Q: I guess my follow up to the previous question is really what that means with regard to how you approach your business, from either a performance based contract structure or a day-rate business going forward. And whether you have had sufficient engagement in the contracting process yet to really explore how you get paid for better performance, because clearly most of your contracting lately has been well-to-well and on your moored rigs. But do you think that that’s going to be the future of contracting when the Black ships roll on to the next contracts?

CEO Edwards: One of the reasons we embarked on this pressure control by the hour construct was to differentiate our drillships, the sixth-gen assets in the market that was significantly oversupplied. We wanted to push to the top of the line in terms of attractiveness, we thought that perhaps the best way to do this was to eliminate nonproductive time.

Nonproductive time in any industry is a burden on the end user. So, in terms of being able to differentiate that, I think we’re beginning to see a tangible differentiation moving forward.

Diamond Offshore Senior VP and CCO Ronald Woll: I think the follow-up question makes a lot of sense. There is a general trend for operators to favor performance-based consideration in contracts away from legacy models. We think per-hour works to our advantage. As we think about the upcoming contracting cycle that includes our drillships, our Black ships have had a deep and positive resume, the kind of experience that is very rich and challenging.

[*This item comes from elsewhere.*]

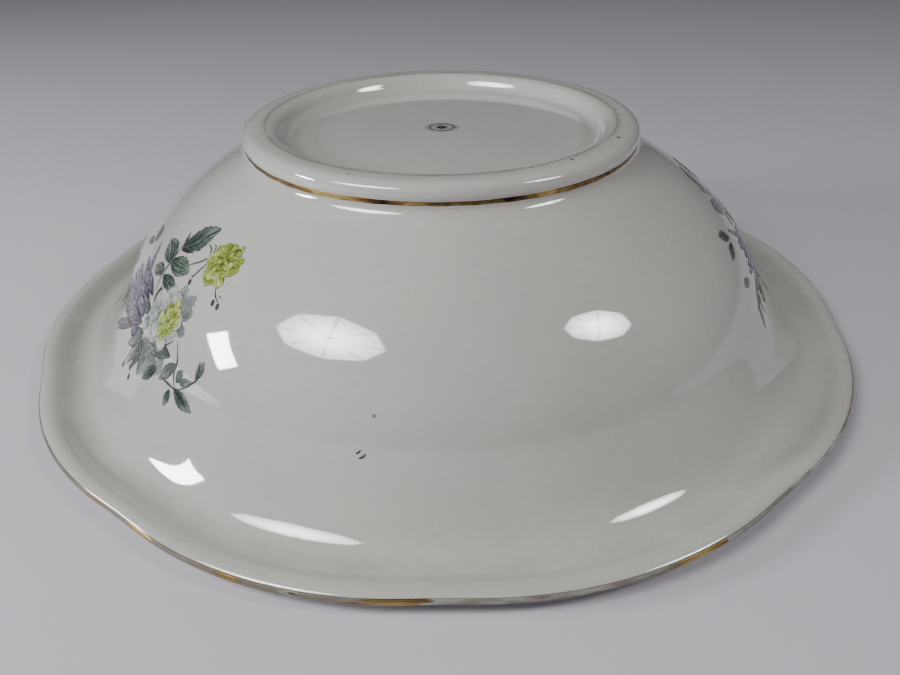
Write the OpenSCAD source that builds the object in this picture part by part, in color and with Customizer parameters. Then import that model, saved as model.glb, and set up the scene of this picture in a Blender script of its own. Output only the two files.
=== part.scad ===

Many of these rigs have worked in some pretty tough drilling and completion programs, well depths of over 32,000 feet, so they’ve really been working at the deep end of the pool, if you will. We know that the operators look for proven performance, not just the hardware, but also the crews themselves in terms of how closely knit they are and how well that translates into performance. For the operators, that does make sense. When you think about re-contracting the black ships, by the time these drillships come up for re-contracting, they will have had two to three years of pressure control by the hour behind them.